Were the present controversy over a single collection item, the result would be clear. Yet the principle involved is just the same in the case at bar, although many, rather than an individual, transaction took place. An agent may collect several obligations for his principal, as well as only one. Throughout the months the multitude of actions were taking place, the appellee remained the agent of its principal, because such it was in reality. Very soon after collections were made, the receipts, at the trustee Shea's request, were forwarded to the First National Bank, which was a depository at Council Bluffs. The method used for such transfer was sometimes by draft, and then, at other times, by check. Again, on different occasions, appellee would deliver directly to the trustee, Shea, the cash obtained through these collections. At other times, appellee would follow the trustee's orders, and deliver the cash to whom directed. Summarizing these transactions, it appears that appellee, at the request of the trustee, Shea, actually sent to the bankruptcy depository bank at Council Bluffs $25,500. Of the remaining collections, the appellee paid the trustee, Shea, in cash $6,441.52, leaving a balance of about $9,266.55. Approximately $5,500 of this balance was sent to the State Savings Bank of Council Bluffs, hereinafter explained, and the remainder was delivered at the trustee's orders, with the exception of $432.05 thereof, which was disposed of by the referee in bankruptcy.

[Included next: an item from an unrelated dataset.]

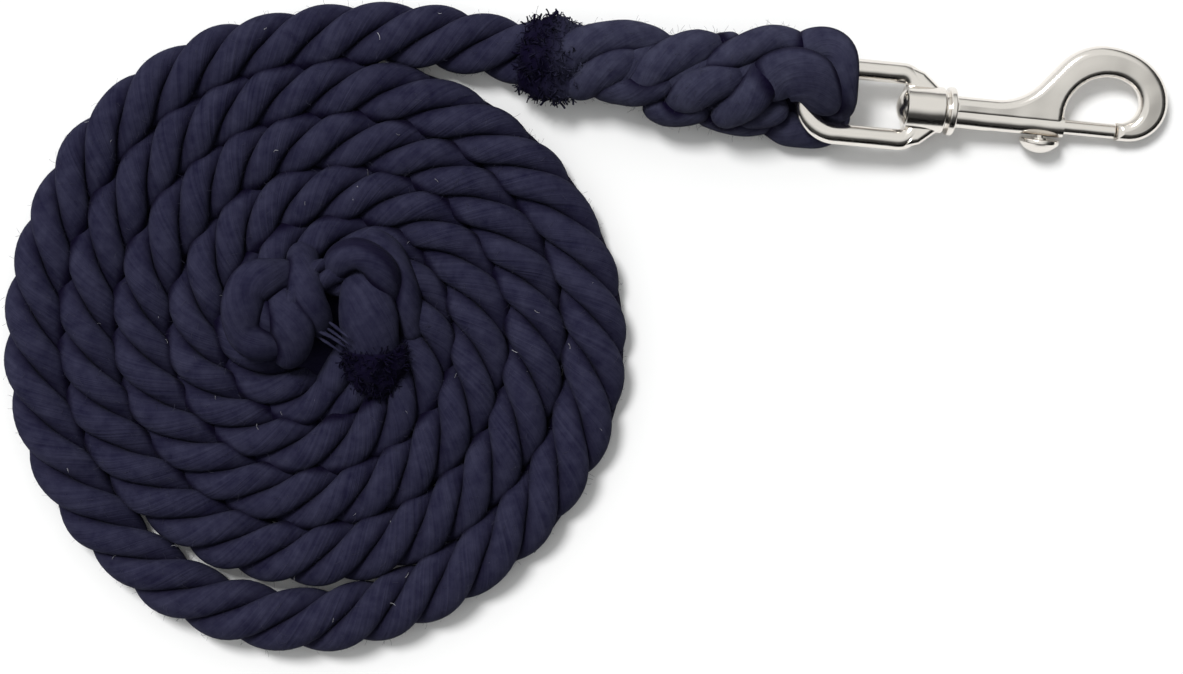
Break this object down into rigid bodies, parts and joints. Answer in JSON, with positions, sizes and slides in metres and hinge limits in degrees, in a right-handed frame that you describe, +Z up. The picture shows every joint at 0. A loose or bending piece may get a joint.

All the time, however, the manifest intention of the parties was that the relationship of principal and agent existed, as distinguished from that of depositor and depository. Each case must depend upon its own facts and circumstances, and all of the evidence here is in favor of the appellee's contention. Accounts were necessarily kept by appellee. Duty demanded that. Resultantly, the method of bookkeeping utilized could not change the true relationship of principal and agent, if, in fact, such existed. Wherefore, the fact that a bank book was employed and balances were rendered, does not change the real situation. SeeAndrew v. State Bank of Dexter, supra. Apparently that was the most convenient and satisfactory method of *915 accounting, for both principal and agent. Small balances in the collection account do not alter the conditions under which the collections were made and remitted. What took place, in such event, was that the trustee, Shea, did not desire all the money, at the particular moment, sent to the depository at Council Bluffs, but wanted a small portion thereof delivered to himself in cash, for the purpose of performing his trust. When sending some of this trust money to Council Bluffs, it appears that the trustee, Shea, drew checks in an amount aggregating nearly $5,500 in favor of the State Savings Bank of Council Bluffs, aforesaid, which was not a depository in bankruptcy. Upon the arrival of these last-named funds at the Council Bluffs institution, they were deposited to the personal account of Shea, and never went to the depository, First National Bank, or the bankrupt estate. Therein is where the trustee defaulted.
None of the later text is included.